▸ Data entries
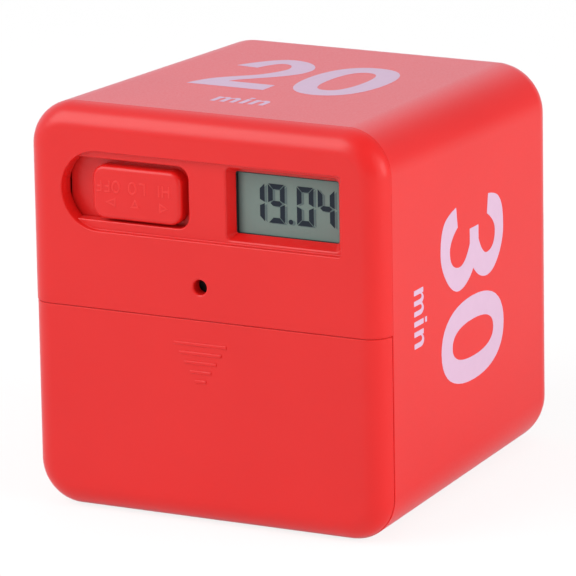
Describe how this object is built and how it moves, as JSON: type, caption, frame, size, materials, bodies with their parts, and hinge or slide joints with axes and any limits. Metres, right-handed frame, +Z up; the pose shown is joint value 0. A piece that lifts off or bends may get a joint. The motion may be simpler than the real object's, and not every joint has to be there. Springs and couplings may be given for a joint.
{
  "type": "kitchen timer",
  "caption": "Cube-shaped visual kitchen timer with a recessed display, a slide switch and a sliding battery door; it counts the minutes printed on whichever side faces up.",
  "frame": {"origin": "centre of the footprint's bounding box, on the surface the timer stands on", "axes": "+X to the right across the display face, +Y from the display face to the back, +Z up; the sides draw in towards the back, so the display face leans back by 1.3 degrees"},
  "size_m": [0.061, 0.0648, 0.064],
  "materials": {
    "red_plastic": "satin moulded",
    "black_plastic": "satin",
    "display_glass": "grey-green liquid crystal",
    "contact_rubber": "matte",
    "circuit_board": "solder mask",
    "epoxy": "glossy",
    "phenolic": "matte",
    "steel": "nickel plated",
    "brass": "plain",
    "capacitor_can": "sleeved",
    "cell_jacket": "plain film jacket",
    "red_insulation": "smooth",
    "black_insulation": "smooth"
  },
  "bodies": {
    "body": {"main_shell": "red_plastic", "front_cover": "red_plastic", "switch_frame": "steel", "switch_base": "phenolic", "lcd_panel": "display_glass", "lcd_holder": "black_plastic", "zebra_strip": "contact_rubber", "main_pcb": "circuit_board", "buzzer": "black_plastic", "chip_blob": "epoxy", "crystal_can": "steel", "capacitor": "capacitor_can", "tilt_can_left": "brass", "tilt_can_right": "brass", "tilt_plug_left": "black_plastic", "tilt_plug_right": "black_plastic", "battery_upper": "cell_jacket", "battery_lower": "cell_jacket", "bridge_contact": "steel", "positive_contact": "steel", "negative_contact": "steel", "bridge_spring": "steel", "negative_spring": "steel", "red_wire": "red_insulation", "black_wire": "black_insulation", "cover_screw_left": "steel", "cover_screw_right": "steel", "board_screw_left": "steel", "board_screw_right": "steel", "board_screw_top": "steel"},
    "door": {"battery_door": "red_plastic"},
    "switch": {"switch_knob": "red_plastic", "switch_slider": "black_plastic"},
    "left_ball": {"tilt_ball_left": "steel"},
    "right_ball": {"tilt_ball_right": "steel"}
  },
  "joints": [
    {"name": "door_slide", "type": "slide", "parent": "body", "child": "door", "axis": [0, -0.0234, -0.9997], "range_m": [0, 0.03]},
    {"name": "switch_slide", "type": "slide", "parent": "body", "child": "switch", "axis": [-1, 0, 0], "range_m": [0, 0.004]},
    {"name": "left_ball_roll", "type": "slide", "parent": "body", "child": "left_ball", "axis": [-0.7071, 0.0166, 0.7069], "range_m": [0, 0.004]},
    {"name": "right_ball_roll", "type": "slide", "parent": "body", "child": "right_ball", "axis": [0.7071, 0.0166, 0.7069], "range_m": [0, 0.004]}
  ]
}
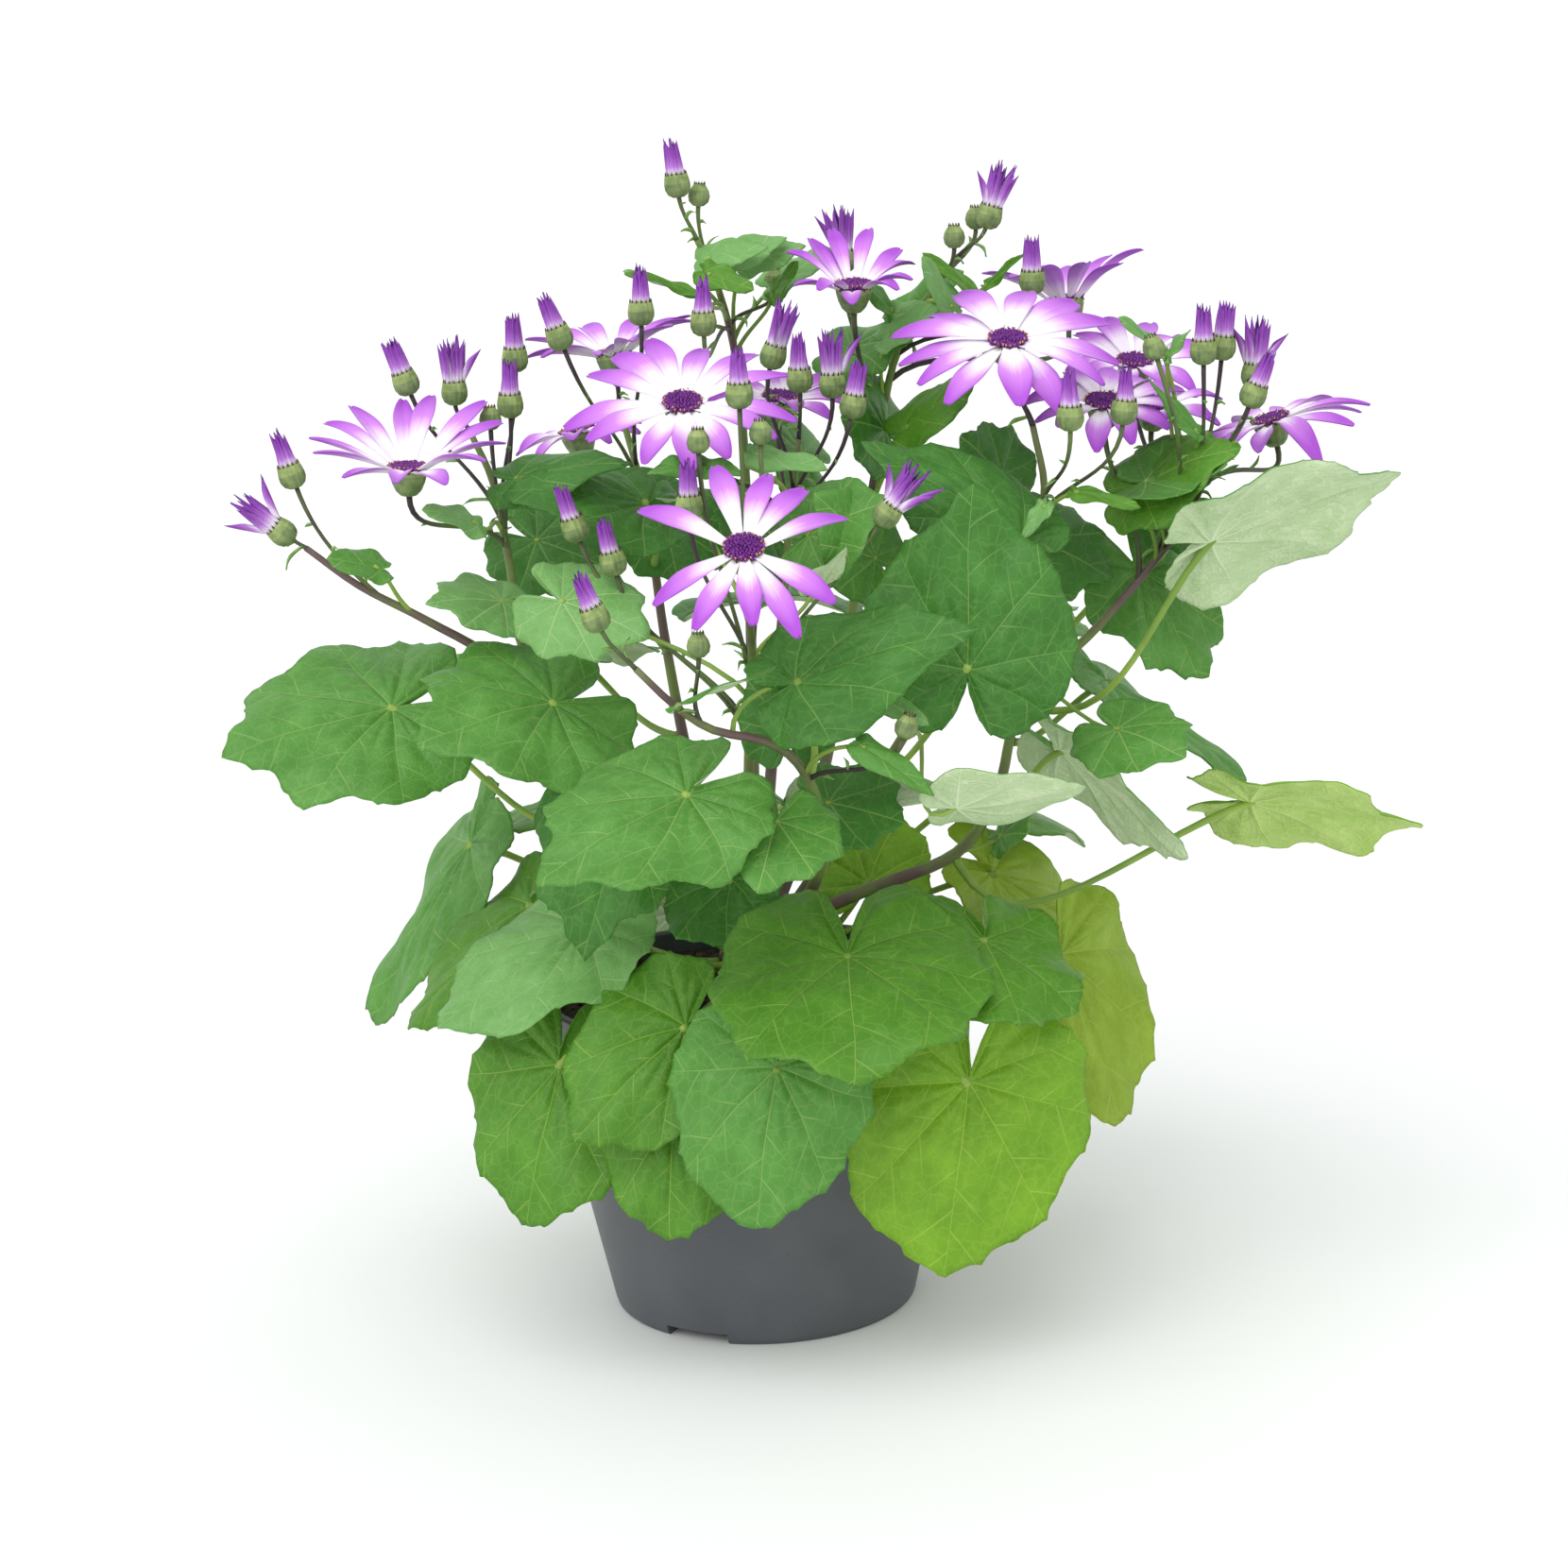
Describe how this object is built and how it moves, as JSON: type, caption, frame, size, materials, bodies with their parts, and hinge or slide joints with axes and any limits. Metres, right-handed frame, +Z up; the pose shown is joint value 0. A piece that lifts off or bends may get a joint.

▸ Task requirements
Pull out each record as written and restate it exactly.

▸ Final result
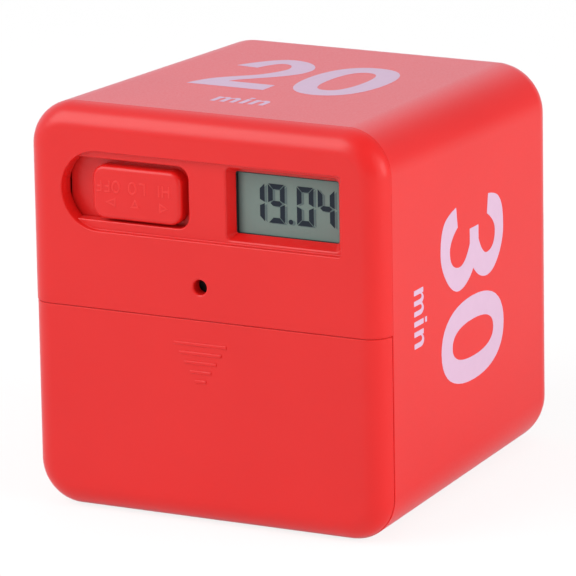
Describe how this object is built and how it moves, as JSON: type, caption, frame, size, materials, bodies with their parts, and hinge or slide joints with axes and any limits. Metres, right-handed frame, +Z up; the pose shown is joint value 0. A piece that lifts off or bends may get a joint. The motion may be simpler than the real object's, and not every joint has to be there. Springs and couplings may be given for a joint.
{
  "type": "kitchen timer",
  "caption": "Cube-shaped visual kitchen timer with a recessed display, a slide switch and a sliding battery door; it counts the minutes printed on whichever side faces up.",
  "frame": {"origin": "centre of the footprint's bounding box, on the surface the timer stands on", "axes": "+X to the right across the display face, +Y from the display face to the back, +Z up; the sides draw in towards the back, so the display face leans back by 1.3 degrees"},
  "size_m": [0.061, 0.0648, 0.064],
  "materials": {
    "red_plastic": "satin moulded",
    "black_plastic": "satin",
    "display_glass": "grey-green liquid crystal",
    "contact_rubber": "matte",
    "circuit_board": "solder mask",
    "epoxy": "glossy",
    "phenolic": "matte",
    "steel": "nickel plated",
    "brass": "plain",
    "capacitor_can": "sleeved",
    "cell_jacket": "plain film jacket",
    "red_insulation": "smooth",
    "black_insulation": "smooth"
  },
  "bodies": {
    "body": {"main_shell": "red_plastic", "front_cover": "red_plastic", "switch_frame": "steel", "switch_base": "phenolic", "lcd_panel": "display_glass", "lcd_holder": "black_plastic", "zebra_strip": "contact_rubber", "main_pcb": "circuit_board", "buzzer": "black_plastic", "chip_blob": "epoxy", "crystal_can": "steel", "capacitor": "capacitor_can", "tilt_can_left": "brass", "tilt_can_right": "brass", "tilt_plug_left": "black_plastic", "tilt_plug_right": "black_plastic", "battery_upper": "cell_jacket", "battery_lower": "cell_jacket", "bridge_contact": "steel", "positive_contact": "steel", "negative_contact": "steel", "bridge_spring": "steel", "negative_spring": "steel", "red_wire": "red_insulation", "black_wire": "black_insulation", "cover_screw_left": "steel", "cover_screw_right": "steel", "board_screw_left": "steel", "board_screw_right": "steel", "board_screw_top": "steel"},
    "door": {"battery_door": "red_plastic"},
    "switch": {"switch_knob": "red_plastic", "switch_slider": "black_plastic"},
    "left_ball": {"tilt_ball_left": "steel"},
    "right_ball": {"tilt_ball_right": "steel"}
  },
  "joints": [
    {"name": "door_slide", "type": "slide", "parent": "body", "child": "door", "axis": [0, -0.0234, -0.9997], "range_m": [0, 0.03]},
    {"name": "switch_slide", "type": "slide", "parent": "body", "child": "switch", "axis": [-1, 0, 0], "range_m": [0, 0.004]},
    {"name": "left_ball_roll", "type": "slide", "parent": "body", "child": "left_ball", "axis": [-0.7071, 0.0166, 0.7069], "range_m": [0, 0.004]},
    {"name": "right_ball_roll", "type": "slide", "parent": "body", "child": "right_ball", "axis": [0.7071, 0.0166, 0.7069], "range_m": [0, 0.004]}
  ]
}
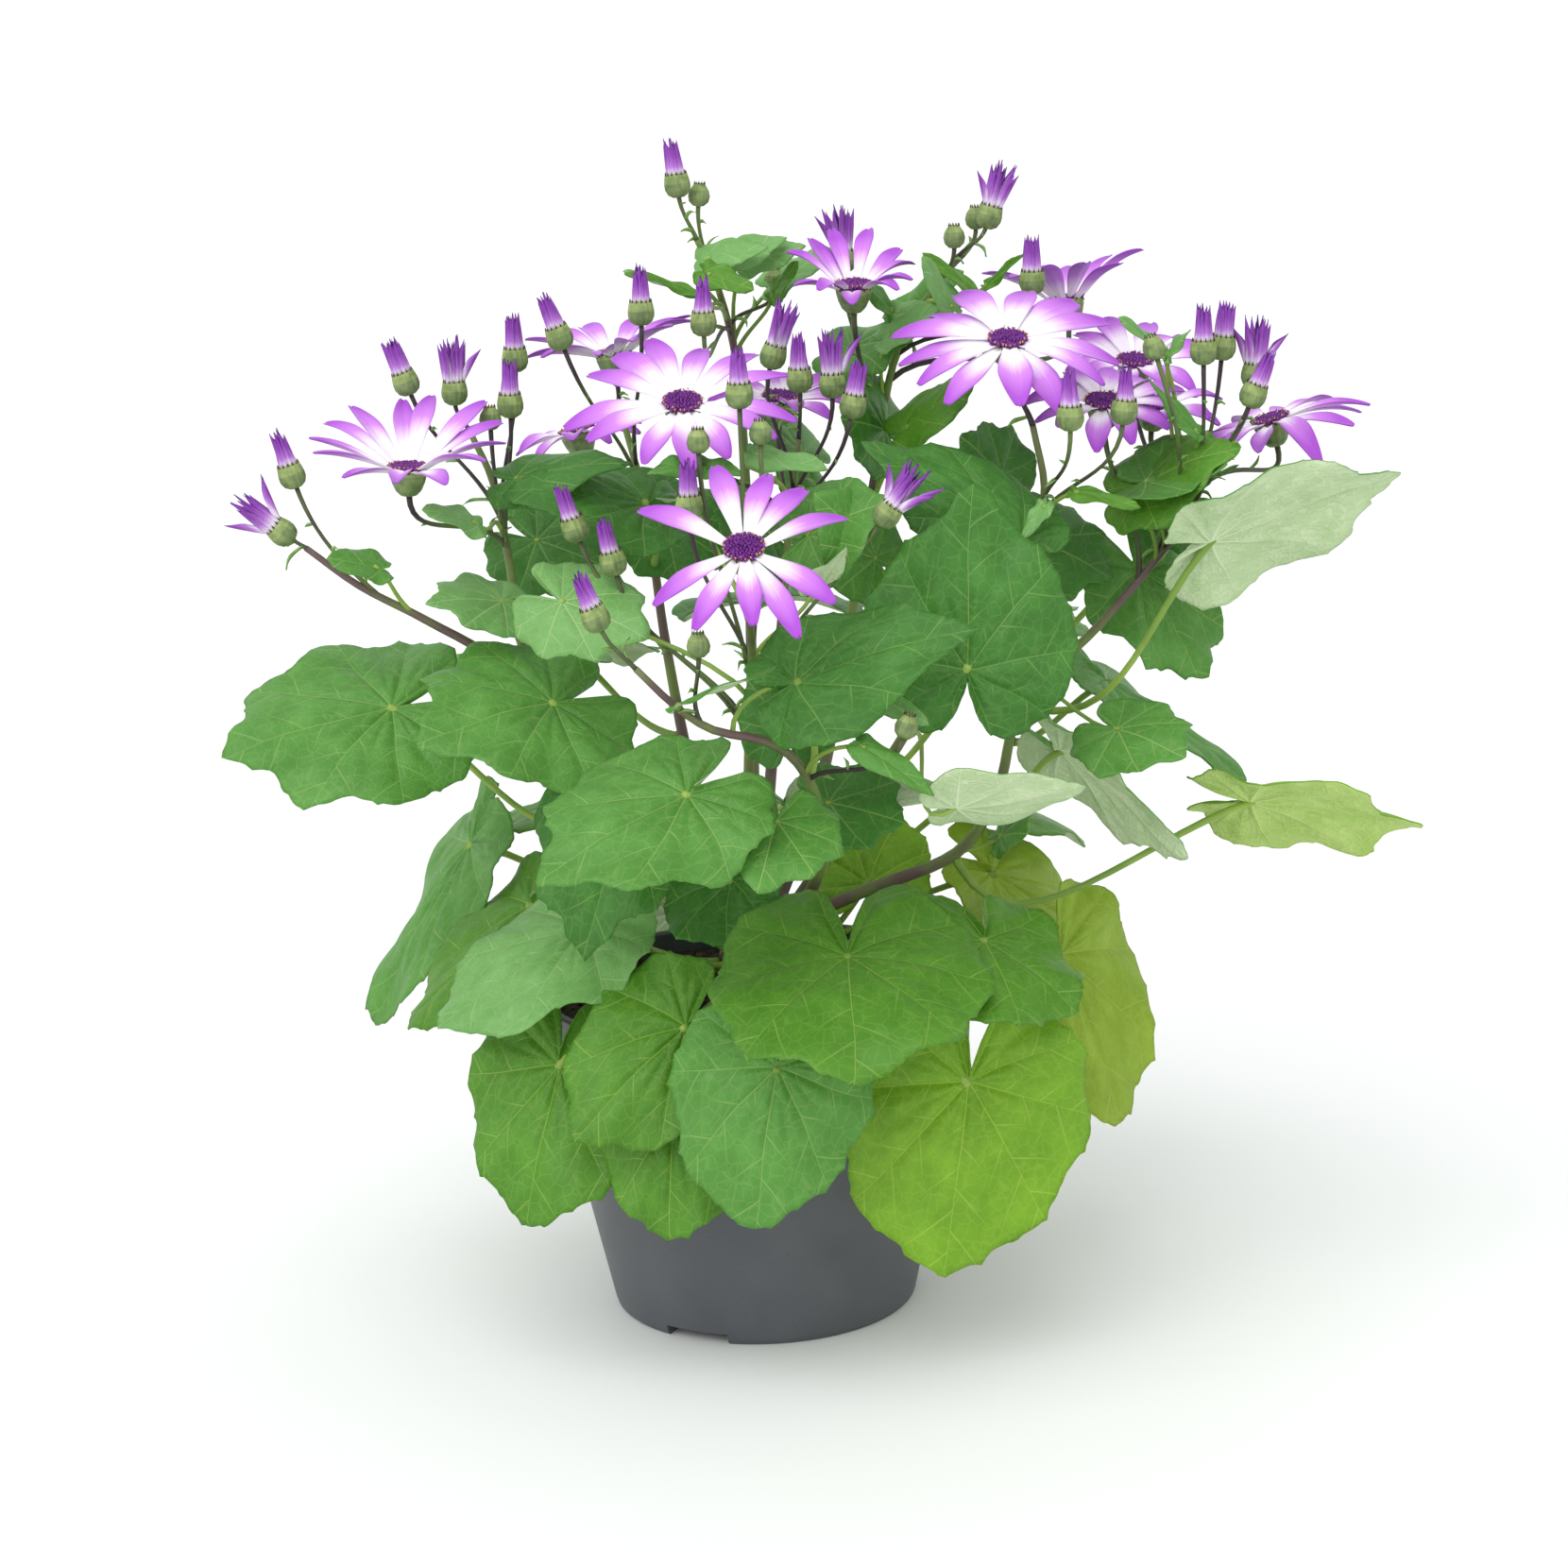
Describe how this object is built and how it moves, as JSON: type, caption, frame, size, materials, bodies with their parts, and hinge or slide joints with axes and any limits. Metres, right-handed frame, +Z up; the pose shown is joint value 0. A piece that lifts off or bends may get a joint.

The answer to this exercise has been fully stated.